En feitelijk eindigen alle moslimlanden zo. Dat mogen we wel stellen nu die religie meer dan 1400 jaar oud is en zich over de hele wereld heeft verspreid. Óf het eindigt met een theocratie zoals in Iran en Afghanistan, waar je als burger al bij de schijn van godslastering door een meute van geloofsfanatici kunt worden gelyncht, óf het eindigt met een seculiere dictatuur zoals in Egypte en Syrië. Zo’n seculiere dictatuur komt dan neer op het beste van twee onvermijdelijke kwaden. De minister zwijgt over het ontstaan van enclaves in Europa, waar informeel de sharia geldt, en de prognoses over de bevolkingsontwikkeling. Samen vormen zij een toekomstbeeld dat de hele lezing overschaduwt.

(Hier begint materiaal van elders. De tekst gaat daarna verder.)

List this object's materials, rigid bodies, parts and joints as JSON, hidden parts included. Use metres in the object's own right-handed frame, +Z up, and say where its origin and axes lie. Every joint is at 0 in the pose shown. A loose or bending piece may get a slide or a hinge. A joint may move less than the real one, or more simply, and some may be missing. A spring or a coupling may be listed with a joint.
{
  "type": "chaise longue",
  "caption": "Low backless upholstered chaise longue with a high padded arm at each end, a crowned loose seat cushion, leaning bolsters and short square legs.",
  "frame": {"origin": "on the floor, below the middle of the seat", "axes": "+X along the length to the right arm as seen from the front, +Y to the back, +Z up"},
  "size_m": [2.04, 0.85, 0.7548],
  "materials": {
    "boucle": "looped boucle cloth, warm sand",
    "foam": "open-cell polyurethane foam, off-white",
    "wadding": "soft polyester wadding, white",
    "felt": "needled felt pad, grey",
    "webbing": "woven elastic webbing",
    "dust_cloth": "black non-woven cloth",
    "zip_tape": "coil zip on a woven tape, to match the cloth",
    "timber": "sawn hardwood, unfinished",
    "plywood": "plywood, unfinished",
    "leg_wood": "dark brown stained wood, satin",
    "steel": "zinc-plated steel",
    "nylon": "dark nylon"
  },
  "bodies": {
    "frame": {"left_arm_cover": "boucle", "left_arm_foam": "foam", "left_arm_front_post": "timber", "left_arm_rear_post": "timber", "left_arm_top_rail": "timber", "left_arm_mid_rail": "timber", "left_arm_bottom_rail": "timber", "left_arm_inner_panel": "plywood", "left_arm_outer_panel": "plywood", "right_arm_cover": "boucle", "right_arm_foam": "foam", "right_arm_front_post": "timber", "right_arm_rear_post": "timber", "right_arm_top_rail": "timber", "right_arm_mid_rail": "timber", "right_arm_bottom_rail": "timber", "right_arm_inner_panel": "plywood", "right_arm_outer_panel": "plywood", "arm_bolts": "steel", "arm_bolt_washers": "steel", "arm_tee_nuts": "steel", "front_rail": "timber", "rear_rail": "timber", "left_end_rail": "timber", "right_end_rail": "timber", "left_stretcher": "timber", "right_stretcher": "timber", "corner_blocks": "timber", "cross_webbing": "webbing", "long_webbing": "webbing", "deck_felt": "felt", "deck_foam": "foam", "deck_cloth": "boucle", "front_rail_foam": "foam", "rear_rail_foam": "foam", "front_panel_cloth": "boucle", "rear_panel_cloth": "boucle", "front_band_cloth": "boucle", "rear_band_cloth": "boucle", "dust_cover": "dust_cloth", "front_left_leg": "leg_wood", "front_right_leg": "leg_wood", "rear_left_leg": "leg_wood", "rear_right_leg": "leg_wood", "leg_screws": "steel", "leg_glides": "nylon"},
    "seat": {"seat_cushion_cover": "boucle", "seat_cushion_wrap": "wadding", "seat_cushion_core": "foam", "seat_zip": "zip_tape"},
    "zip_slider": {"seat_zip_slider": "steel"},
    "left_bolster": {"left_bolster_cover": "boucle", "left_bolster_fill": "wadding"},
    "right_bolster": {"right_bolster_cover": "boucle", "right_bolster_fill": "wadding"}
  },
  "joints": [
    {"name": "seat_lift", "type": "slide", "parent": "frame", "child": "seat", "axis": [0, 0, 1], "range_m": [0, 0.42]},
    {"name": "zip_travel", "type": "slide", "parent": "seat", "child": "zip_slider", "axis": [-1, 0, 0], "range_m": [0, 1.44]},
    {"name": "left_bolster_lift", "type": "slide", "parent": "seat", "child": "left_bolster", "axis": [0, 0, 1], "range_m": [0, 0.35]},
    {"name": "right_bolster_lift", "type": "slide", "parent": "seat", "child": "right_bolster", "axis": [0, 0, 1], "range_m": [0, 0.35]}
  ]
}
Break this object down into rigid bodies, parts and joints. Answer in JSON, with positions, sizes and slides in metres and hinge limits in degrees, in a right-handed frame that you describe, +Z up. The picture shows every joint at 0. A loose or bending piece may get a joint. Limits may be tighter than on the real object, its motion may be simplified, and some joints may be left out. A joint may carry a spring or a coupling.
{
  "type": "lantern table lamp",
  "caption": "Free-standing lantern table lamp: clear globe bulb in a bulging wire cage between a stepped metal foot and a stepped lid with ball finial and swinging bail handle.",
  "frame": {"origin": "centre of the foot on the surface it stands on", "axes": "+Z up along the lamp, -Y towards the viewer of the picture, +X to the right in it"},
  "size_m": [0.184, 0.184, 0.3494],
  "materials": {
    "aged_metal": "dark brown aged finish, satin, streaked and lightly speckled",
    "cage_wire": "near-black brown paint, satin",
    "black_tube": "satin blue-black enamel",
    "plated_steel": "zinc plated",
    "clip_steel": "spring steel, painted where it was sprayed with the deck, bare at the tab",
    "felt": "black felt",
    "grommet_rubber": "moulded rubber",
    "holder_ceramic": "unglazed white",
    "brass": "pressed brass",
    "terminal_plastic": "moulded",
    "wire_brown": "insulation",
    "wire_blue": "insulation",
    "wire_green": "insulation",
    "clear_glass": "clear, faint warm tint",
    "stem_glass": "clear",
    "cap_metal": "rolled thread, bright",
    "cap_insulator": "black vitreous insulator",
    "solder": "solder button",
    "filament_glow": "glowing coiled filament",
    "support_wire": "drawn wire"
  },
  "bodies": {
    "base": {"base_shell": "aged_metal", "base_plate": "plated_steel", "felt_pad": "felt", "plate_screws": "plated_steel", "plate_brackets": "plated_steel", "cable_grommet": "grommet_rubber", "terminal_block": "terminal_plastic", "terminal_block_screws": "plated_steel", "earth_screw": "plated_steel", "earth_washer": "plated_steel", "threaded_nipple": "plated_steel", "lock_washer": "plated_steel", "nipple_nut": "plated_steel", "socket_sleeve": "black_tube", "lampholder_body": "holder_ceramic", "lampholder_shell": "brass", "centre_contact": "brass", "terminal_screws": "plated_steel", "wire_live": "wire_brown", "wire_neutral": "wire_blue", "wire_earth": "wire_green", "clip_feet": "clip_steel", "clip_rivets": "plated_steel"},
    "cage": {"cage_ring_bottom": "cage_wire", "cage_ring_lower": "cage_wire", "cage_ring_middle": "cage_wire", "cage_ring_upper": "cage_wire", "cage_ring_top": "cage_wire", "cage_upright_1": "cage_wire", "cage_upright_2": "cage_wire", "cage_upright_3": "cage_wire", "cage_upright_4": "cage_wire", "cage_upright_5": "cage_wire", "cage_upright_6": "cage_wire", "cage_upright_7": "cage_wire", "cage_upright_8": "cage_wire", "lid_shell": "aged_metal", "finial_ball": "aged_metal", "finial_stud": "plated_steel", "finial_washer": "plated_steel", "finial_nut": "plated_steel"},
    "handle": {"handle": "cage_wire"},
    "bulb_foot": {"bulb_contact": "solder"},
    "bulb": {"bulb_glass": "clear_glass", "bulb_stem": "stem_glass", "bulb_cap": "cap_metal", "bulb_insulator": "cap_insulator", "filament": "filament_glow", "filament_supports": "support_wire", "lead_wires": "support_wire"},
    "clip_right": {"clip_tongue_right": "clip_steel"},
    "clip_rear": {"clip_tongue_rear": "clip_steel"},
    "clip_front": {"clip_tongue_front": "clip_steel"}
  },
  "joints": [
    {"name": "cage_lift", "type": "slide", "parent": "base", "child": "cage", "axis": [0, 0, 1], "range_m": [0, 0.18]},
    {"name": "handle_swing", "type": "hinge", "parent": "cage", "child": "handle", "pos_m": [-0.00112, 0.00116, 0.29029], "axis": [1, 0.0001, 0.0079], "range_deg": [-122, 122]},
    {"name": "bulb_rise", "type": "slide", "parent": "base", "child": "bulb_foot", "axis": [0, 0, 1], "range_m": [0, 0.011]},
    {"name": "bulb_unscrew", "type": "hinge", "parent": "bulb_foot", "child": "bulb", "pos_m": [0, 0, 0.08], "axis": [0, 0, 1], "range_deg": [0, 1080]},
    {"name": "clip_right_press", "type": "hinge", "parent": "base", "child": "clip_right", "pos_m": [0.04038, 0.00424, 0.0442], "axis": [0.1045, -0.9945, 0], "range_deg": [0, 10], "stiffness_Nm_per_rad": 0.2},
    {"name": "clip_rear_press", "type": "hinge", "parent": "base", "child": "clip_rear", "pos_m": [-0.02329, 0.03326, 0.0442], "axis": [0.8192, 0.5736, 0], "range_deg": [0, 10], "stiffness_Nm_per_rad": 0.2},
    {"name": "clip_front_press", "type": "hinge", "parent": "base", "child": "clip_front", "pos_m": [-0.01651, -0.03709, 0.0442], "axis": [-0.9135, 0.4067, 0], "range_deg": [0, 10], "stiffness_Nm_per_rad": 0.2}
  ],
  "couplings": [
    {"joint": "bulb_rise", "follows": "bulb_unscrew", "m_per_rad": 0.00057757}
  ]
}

Anti-overheidsdenken is nodig
Mijn conclusie is: lang leve het anti-overheidsdenken, dat door speeches zoals die van de minister extra voeding krijgt. Of het nu gaat om stikstof, immigratie of inflatie — op alle fronten kraakt de samenleving. Wie zich uitspreekt is echter een extreemrechts complotdenker, die volgens Johan Derksen nu zelfs moet worden doodgeschoten. Hij zegt het op tv. Waarschijnlijk zouden de ouders van Yeşilgöz destijds hebben gezegd: ‘Het werkelijke gevaar komt niet van burgers die de overheid alleen ten koste van sociale status, inkomsten en zelfs baanverlies kunnen tegenspreken. Het échte gevaar komt van de machthebber, die geen enkel risico loopt qua status of macht, maar die met één beslissing niet alleen je woorden kan uitwissen maar je ook tot een maatschappelijke verschoppeling kan maken.’ Wat een ironie van het lot, dat nu precies hun dochter in die positie is.